Beginning with the very first line, please reproduce the entries exactly through the line containing "hinge_pin_length = 16.0".

** Begin **

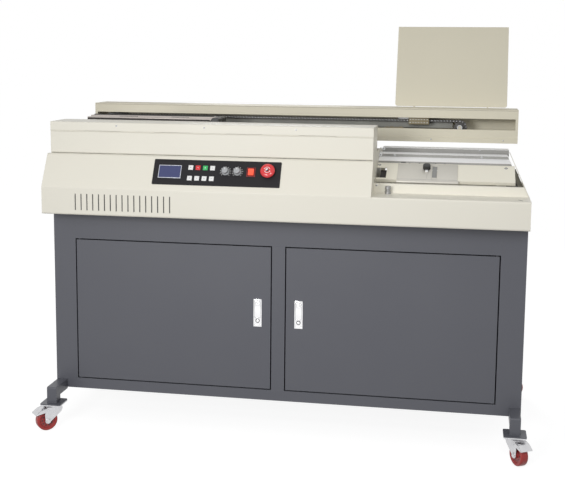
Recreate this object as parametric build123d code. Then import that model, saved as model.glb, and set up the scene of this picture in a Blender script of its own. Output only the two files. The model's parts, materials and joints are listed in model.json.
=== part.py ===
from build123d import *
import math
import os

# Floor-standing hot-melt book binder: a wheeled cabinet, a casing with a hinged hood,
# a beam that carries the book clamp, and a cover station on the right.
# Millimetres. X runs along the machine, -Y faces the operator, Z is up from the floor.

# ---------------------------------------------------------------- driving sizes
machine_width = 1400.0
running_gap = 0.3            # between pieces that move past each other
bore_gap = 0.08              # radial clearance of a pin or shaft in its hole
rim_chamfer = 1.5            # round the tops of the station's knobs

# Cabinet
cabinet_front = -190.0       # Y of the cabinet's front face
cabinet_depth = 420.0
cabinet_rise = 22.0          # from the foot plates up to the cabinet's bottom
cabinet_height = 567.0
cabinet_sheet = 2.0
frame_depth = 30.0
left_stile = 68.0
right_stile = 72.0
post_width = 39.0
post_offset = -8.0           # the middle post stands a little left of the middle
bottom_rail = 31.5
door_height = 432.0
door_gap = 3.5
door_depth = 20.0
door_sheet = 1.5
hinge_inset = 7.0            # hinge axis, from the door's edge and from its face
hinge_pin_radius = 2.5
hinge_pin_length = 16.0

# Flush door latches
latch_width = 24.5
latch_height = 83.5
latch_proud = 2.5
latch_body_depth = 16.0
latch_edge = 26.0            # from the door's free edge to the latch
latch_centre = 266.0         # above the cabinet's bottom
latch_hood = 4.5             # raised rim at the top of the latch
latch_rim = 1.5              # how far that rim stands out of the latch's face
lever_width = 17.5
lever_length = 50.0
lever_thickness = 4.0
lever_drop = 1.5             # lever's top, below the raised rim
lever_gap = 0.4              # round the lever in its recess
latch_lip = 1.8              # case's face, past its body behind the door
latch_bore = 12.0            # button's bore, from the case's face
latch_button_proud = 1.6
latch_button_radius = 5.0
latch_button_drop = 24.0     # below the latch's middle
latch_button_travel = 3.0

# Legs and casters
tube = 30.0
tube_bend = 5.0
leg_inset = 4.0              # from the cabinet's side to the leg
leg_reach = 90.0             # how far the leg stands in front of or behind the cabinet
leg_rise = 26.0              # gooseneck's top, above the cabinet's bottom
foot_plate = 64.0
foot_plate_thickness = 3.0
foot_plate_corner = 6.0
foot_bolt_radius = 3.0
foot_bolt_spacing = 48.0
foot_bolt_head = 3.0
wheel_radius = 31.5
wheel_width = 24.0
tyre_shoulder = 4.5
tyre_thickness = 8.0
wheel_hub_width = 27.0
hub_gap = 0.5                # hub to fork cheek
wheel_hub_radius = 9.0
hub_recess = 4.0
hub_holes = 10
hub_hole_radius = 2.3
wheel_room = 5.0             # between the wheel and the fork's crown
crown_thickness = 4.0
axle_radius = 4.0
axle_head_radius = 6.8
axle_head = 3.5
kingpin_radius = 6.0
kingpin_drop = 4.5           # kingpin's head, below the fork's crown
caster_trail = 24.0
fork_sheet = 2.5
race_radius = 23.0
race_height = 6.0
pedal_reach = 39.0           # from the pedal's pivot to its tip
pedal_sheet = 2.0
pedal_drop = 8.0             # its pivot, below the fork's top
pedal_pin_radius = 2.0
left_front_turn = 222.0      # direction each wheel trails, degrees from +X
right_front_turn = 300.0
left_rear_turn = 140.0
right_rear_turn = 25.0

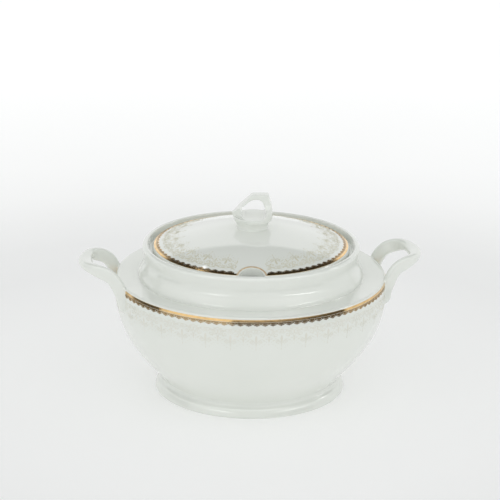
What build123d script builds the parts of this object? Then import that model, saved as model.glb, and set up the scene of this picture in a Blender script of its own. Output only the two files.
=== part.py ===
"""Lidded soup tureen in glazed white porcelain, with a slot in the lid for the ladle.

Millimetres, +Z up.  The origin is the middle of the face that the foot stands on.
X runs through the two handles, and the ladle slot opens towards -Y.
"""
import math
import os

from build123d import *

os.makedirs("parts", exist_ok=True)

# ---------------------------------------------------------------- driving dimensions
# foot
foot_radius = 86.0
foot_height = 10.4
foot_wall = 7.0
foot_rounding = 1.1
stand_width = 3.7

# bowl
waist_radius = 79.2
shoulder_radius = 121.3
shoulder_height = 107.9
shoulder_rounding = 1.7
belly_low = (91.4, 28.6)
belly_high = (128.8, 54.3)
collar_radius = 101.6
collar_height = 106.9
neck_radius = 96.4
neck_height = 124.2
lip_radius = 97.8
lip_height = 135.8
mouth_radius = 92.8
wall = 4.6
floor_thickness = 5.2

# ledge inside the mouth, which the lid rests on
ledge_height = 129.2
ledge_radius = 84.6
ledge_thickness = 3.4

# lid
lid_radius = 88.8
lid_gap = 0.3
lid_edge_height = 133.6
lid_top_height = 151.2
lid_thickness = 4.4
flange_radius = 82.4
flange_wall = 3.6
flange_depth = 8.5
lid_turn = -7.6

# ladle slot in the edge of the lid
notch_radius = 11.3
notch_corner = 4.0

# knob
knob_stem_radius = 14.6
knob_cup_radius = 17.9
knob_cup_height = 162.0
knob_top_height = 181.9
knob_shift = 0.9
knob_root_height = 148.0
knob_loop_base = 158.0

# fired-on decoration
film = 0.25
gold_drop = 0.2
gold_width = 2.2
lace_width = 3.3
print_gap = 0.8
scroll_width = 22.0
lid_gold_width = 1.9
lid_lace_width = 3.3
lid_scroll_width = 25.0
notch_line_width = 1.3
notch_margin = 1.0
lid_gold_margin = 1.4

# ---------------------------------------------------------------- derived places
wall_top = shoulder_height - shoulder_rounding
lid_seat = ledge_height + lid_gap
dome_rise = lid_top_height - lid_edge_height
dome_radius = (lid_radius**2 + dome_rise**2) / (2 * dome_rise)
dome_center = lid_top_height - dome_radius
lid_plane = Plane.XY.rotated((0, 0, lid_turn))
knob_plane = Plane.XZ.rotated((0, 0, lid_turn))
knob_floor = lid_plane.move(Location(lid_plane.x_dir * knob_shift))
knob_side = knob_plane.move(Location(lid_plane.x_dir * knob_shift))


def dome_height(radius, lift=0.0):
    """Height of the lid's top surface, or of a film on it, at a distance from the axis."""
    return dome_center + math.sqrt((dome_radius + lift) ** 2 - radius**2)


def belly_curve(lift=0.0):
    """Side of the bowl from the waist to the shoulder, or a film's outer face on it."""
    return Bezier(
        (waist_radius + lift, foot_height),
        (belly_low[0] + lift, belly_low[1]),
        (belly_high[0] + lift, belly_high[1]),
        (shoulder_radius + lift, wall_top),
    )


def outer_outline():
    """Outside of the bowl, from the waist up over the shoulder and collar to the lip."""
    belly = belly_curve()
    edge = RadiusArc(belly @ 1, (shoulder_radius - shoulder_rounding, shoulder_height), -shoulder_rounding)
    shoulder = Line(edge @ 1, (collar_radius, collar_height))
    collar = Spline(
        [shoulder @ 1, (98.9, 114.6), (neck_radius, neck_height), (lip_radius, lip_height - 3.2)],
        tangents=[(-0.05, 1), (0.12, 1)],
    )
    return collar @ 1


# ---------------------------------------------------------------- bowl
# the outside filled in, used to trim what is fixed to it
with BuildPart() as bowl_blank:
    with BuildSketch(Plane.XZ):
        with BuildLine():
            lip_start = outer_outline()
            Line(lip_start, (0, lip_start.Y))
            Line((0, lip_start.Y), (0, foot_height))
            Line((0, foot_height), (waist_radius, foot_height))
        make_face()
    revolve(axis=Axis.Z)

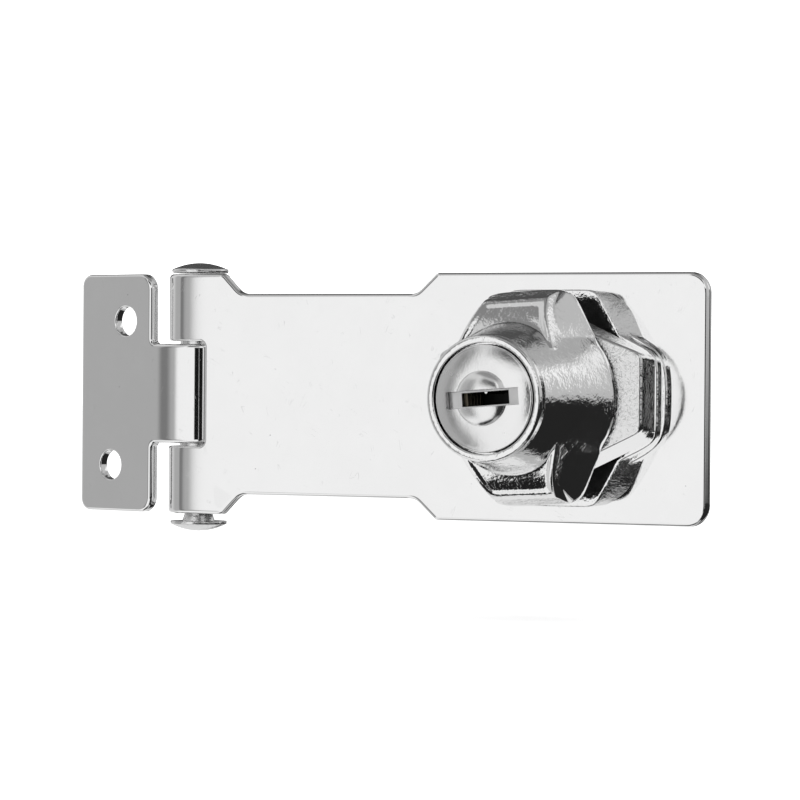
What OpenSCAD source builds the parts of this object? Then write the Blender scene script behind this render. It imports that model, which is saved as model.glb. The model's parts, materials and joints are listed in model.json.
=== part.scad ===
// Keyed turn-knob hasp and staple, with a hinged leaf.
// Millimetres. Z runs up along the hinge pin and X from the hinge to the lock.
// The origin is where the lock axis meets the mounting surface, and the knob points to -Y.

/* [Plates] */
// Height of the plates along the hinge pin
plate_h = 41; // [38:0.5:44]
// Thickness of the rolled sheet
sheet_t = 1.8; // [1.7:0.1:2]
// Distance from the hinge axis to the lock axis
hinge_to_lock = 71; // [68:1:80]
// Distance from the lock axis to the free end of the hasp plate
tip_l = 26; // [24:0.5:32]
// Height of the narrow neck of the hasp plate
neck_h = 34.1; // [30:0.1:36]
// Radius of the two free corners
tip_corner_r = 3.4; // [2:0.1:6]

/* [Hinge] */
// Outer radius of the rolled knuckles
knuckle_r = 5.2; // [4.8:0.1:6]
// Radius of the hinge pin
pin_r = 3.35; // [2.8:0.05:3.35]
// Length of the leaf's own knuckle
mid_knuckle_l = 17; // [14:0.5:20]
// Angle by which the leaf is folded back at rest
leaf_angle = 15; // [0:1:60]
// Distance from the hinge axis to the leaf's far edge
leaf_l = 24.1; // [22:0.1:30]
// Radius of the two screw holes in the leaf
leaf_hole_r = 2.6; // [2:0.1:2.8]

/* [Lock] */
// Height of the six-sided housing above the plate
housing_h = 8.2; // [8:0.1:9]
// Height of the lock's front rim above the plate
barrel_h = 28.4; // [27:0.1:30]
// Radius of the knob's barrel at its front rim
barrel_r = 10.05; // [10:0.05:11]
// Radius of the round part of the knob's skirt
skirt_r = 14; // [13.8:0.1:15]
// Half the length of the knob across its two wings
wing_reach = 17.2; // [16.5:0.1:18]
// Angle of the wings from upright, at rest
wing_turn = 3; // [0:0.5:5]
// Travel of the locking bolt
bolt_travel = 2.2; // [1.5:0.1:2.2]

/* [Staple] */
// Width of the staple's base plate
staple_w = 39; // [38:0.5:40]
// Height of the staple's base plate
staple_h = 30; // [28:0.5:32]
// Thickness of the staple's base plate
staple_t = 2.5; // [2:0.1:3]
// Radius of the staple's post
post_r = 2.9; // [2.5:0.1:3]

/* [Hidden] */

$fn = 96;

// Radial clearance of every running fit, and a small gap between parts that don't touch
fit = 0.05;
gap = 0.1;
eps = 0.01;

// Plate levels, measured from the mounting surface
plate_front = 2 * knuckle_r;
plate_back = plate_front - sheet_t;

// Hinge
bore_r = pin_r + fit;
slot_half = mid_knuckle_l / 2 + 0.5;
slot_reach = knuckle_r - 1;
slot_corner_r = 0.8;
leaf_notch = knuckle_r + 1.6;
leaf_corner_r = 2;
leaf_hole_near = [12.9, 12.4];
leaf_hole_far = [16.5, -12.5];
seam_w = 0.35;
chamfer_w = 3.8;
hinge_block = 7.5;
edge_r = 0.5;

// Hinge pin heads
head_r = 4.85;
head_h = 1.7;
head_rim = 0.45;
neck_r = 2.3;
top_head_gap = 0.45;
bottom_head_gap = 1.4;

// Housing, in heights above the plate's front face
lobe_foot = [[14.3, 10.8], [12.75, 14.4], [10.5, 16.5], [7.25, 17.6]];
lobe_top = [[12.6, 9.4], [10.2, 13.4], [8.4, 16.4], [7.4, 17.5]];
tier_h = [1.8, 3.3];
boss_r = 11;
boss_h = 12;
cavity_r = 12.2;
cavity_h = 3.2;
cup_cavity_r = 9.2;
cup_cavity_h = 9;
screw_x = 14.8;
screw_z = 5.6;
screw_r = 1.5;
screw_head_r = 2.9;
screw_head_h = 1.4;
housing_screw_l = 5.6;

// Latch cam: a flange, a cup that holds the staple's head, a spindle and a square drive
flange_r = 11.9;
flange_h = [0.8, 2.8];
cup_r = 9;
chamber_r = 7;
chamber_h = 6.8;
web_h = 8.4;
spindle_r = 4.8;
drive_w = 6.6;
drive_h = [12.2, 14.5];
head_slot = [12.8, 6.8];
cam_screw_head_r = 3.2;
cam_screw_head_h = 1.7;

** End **

** TASK RESULT **
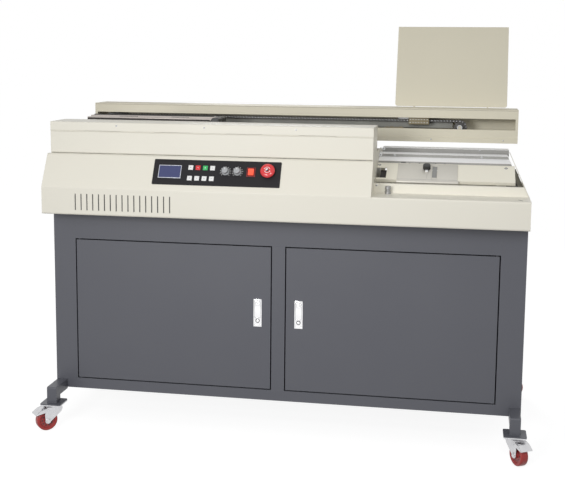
Recreate this object as parametric build123d code. Then import that model, saved as model.glb, and set up the scene of this picture in a Blender script of its own. Output only the two files. The model's parts, materials and joints are listed in model.json.
=== part.py ===
from build123d import *
import math
import os

# Floor-standing hot-melt book binder: a wheeled cabinet, a casing with a hinged hood,
# a beam that carries the book clamp, and a cover station on the right.
# Millimetres. X runs along the machine, -Y faces the operator, Z is up from the floor.

# ---------------------------------------------------------------- driving sizes
machine_width = 1400.0
running_gap = 0.3            # between pieces that move past each other
bore_gap = 0.08              # radial clearance of a pin or shaft in its hole
rim_chamfer = 1.5            # round the tops of the station's knobs

# Cabinet
cabinet_front = -190.0       # Y of the cabinet's front face
cabinet_depth = 420.0
cabinet_rise = 22.0          # from the foot plates up to the cabinet's bottom
cabinet_height = 567.0
cabinet_sheet = 2.0
frame_depth = 30.0
left_stile = 68.0
right_stile = 72.0
post_width = 39.0
post_offset = -8.0           # the middle post stands a little left of the middle
bottom_rail = 31.5
door_height = 432.0
door_gap = 3.5
door_depth = 20.0
door_sheet = 1.5
hinge_inset = 7.0            # hinge axis, from the door's edge and from its face
hinge_pin_radius = 2.5
hinge_pin_length = 16.0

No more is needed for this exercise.